NYT vs OpenAI and Microsoft: Three Scenarios with a Big Impact on Our Digital Environment
It was bound to happen. On December 27, 2023, The New York Times sued OpenAI and Microsoft for mass copyright infringement related to how the companies used the publisher’s content as training data for their generative artificial intelligence systems. The lawsuit is the latest and the most high-profile case in a string of similar lawsuits that have been filed against AI companies recently.
According to the case documents, the The New York Times wants OpenAI and Microsoft to stop using its content as training data and to destroy the content from their systems along with the models trained on the content. This would not only require re-training systems such as ChatGPT with potentially poorer training data but also open the door for other copyright owners to require OpenAI and Microsoft to do the same.
The case is built on two arguments.
First, The New York Times argues that the defendants have already benefited commercially and aim to further benefit from derivative products unlawfully based on the copyrighted content. In other words, the financial interests of the company and its shareholders are being violated. Second, The New York Times argues that its capacity to fund high quality journalism is at stake and, more generally, journalism in general if technology companies are allowed to scrape and use copyrighted content under the fair use doctrine.
A lot is at stake in the lawsuit that may turn out to be a watershed moment in the evolution of AI. Generative AI is just as much about the data than the algorithms.
In some ways, the situation is analogous to the rise of search engines twenty years ago. Search engines indexed everyone’s content and started selling advertisements next to the index, rerouting massive amounts of advertising money away from publishers. Yet, search engines by design pass visitors on to publishers’ websites. Generative AI tools are not built to do this, which is why they can have potentially much more dramatic impact on publishers. However, this time publishers such as The New York Times are better prepared to protect their interests.
Below, I sketch three scenarios how the lawsuit may unfold.
OpenAI and Microsoft win
This seems an unlikely outcome. People who have read through the case documents (including me) against OpenAI and Microsoft seem to think that the case is strong. I would also imagine that OpenAI and Microsoft will prefer, if possible, an out-of-court settlement to the risk of losing the case. Yet, when it comes to complex court cases, anything is possible. If OpenAI and Microsoft win the case, this would probably redefine the idea ‘fair use’ of copyrighted content quite a bit. Systematically harvesting millions of copyrighted documents and using them to build a competing product cannot be fair use, or can it?
Yet, there is a caveat. Even if OpenAI and Microsoft would win, no one can force copyright owners to make their content available for technology companies — and technology can be used to stop AI from scraping content. Some content platforms have already implemented such features and the victory for the two tech companies could trigger an arms race to secure content ecosystems against unwanted scraping by the developers of AI.
Out-of-court settlement
This is the most likely outcome if The New York Times is more interested in its shareholders than journalism as a public good. Indeed, given that The New York Times was in talks with OpenAI and Microsoft before suing them, a possible interpretation of the lawsuit is that it is a negotiation tactic. The New York Times will use it as a leverage to reach a favorable agreement with the companies. This way, the company could protect its own capacity to produce high quality journalism.
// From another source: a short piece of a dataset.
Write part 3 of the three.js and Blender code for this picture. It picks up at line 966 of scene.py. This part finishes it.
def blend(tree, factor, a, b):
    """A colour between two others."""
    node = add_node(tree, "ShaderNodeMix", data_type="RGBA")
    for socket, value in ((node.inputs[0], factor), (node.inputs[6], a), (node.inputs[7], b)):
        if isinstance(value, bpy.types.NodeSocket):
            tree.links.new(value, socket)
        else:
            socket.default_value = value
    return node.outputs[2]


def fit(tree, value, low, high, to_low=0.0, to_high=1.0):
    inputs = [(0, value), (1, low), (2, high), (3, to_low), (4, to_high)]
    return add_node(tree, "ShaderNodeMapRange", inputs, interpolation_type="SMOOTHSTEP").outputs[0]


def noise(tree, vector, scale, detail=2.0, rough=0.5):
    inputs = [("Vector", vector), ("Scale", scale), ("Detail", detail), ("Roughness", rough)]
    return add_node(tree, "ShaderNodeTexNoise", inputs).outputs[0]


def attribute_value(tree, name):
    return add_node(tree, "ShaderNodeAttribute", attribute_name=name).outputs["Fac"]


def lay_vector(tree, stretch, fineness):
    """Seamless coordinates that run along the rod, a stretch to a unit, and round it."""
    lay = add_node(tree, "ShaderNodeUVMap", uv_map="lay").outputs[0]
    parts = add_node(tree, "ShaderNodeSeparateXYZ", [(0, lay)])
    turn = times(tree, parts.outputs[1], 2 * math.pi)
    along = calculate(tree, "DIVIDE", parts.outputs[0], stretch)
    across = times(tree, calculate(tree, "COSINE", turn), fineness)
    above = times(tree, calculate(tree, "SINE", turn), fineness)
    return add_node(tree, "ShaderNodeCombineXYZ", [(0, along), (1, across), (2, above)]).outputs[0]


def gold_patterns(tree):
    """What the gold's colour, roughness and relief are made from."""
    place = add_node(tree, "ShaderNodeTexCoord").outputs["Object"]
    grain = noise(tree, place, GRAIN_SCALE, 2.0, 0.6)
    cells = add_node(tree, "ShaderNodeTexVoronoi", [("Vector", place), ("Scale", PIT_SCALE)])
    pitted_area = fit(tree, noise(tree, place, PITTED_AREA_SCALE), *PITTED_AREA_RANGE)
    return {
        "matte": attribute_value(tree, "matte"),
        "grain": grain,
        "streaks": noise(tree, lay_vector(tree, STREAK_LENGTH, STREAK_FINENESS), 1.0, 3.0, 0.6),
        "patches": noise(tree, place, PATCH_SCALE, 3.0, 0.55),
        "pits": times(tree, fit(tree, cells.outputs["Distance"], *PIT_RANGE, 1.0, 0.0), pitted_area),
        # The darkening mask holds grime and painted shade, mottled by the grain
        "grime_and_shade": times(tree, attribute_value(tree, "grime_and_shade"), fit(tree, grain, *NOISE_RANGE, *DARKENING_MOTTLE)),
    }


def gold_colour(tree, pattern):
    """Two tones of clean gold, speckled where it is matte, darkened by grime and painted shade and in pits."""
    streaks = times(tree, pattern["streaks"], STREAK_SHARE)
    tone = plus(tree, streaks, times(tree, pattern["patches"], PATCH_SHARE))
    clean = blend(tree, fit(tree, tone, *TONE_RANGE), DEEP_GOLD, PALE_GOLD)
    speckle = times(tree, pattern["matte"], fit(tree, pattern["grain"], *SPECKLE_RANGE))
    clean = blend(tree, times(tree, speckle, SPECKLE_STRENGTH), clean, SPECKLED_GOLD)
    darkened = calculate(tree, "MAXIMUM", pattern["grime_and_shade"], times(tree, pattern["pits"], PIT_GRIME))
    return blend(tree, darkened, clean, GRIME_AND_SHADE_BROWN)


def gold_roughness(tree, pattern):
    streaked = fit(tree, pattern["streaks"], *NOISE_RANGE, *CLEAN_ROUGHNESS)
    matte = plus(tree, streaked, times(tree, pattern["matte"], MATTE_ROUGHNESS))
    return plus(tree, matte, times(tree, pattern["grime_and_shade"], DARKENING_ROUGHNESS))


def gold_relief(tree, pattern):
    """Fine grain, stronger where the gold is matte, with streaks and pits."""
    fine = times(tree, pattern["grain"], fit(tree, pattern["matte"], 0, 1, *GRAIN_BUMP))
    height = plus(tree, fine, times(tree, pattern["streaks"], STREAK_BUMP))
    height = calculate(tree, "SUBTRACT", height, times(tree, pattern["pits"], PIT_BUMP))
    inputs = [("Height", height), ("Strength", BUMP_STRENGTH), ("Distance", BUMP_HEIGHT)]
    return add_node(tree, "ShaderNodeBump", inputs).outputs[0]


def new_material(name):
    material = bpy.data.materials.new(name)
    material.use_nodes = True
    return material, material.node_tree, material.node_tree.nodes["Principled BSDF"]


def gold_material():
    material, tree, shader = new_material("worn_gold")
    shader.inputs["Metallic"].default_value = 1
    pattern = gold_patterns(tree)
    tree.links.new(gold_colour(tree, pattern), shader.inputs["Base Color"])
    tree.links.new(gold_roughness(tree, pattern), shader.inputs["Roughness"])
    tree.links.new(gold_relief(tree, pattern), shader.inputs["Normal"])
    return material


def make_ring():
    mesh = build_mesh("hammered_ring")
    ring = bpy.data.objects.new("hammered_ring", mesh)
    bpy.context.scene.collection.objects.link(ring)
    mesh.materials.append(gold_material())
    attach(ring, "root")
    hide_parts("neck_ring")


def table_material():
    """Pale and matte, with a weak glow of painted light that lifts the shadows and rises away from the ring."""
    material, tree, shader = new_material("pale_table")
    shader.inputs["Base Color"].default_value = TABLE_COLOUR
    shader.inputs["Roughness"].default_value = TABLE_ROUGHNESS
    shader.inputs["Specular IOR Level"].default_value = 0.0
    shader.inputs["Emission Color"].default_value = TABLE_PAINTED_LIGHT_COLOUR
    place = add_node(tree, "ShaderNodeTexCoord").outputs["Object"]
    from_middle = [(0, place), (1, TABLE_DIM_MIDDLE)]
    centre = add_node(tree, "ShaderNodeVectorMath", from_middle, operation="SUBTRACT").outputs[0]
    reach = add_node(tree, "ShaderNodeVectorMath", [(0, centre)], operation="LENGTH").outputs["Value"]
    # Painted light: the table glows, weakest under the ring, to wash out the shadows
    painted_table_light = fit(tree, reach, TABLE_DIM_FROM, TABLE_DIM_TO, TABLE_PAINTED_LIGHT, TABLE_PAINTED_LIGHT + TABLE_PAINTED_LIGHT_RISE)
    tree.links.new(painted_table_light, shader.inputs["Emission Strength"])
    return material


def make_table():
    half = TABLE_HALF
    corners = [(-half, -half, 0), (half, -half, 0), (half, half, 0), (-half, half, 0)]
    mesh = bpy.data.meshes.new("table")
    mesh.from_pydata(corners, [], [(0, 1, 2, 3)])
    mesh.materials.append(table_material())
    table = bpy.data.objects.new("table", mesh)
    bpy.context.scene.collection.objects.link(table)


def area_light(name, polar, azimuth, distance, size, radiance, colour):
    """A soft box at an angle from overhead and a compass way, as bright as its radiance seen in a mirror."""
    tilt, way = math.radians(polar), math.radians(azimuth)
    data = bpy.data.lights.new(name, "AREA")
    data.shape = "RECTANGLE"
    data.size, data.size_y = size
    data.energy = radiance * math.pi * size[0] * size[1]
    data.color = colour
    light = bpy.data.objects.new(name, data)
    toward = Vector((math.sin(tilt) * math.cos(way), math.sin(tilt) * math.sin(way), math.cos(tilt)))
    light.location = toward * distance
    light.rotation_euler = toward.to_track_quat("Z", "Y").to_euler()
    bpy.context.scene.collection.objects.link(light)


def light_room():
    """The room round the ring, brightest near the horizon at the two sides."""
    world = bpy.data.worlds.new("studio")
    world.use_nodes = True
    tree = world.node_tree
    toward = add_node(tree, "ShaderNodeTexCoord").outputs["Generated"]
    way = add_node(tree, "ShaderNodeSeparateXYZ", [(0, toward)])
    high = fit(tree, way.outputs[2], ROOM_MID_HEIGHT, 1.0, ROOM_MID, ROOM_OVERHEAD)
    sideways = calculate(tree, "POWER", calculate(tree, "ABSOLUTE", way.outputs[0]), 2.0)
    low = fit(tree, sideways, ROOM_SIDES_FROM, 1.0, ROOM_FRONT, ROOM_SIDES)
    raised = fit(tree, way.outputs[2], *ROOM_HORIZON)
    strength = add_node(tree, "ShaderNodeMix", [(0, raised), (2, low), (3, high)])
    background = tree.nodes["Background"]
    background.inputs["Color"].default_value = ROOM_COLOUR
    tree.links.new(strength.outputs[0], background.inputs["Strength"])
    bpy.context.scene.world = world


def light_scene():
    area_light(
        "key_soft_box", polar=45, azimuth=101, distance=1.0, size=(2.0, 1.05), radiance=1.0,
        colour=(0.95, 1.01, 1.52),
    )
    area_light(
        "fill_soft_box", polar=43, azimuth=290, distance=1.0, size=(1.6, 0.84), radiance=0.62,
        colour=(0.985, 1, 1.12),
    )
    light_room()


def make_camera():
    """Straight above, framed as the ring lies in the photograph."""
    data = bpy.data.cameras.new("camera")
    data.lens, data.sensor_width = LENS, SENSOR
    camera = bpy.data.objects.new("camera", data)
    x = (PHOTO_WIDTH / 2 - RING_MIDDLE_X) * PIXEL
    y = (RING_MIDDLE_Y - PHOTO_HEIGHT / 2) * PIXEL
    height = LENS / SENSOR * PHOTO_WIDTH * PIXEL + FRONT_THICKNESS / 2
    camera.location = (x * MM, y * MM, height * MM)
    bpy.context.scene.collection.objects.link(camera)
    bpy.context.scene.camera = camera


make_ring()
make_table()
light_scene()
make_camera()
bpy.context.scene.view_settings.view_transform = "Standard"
Other large corporations will then undoubtedly follow, using armies of lawyers to erect a complex web of contracts with AI companies to supply them training data — while smaller players and individuals are left out in the cold. Axel Springer has already entered into such a relationship with OpenAI. All in all, I would not be surprised if big copyright holders will find a way to retain status quo by forcing OpenAI and Microsoft to share some of the revenues from products based on generative AI. Whether anything will trickle down to individual content producers will remain to be seen (I would not hold my breath).
The New York Times wins
If The New York Times is interested in journalism as a public good, then it might see through the lawsuit and refuse an out-of-court settlement. If the publisher wins, this will not be the end of generative AI or Microsoft or even OpenAI. The companies will have to cough up some damages and maybe retrain their models and, most importantly, come up with solutions to source training data fairly. If technology companies can create highly sophisticated generative AI systems, they should be able come up with solutions to distribute value created by AI tools to those whose works are used as training data. A win for The New York Times could set the development of generative AI on a trajectory where technology companies have an incentive to do this.
Finally, OpenAI and Microsoft probably expected to be sued for their use of copyrighted material as training data so it will be interesting to see what kind of approach they take to defend themselves. Is it going to be based on ‘fair use’ argument as the case documents assume or something else? One way or the other, The New York Times vs. OpenAI and Microsoft case will have a major impact on the development of generative AI and our future digital environment.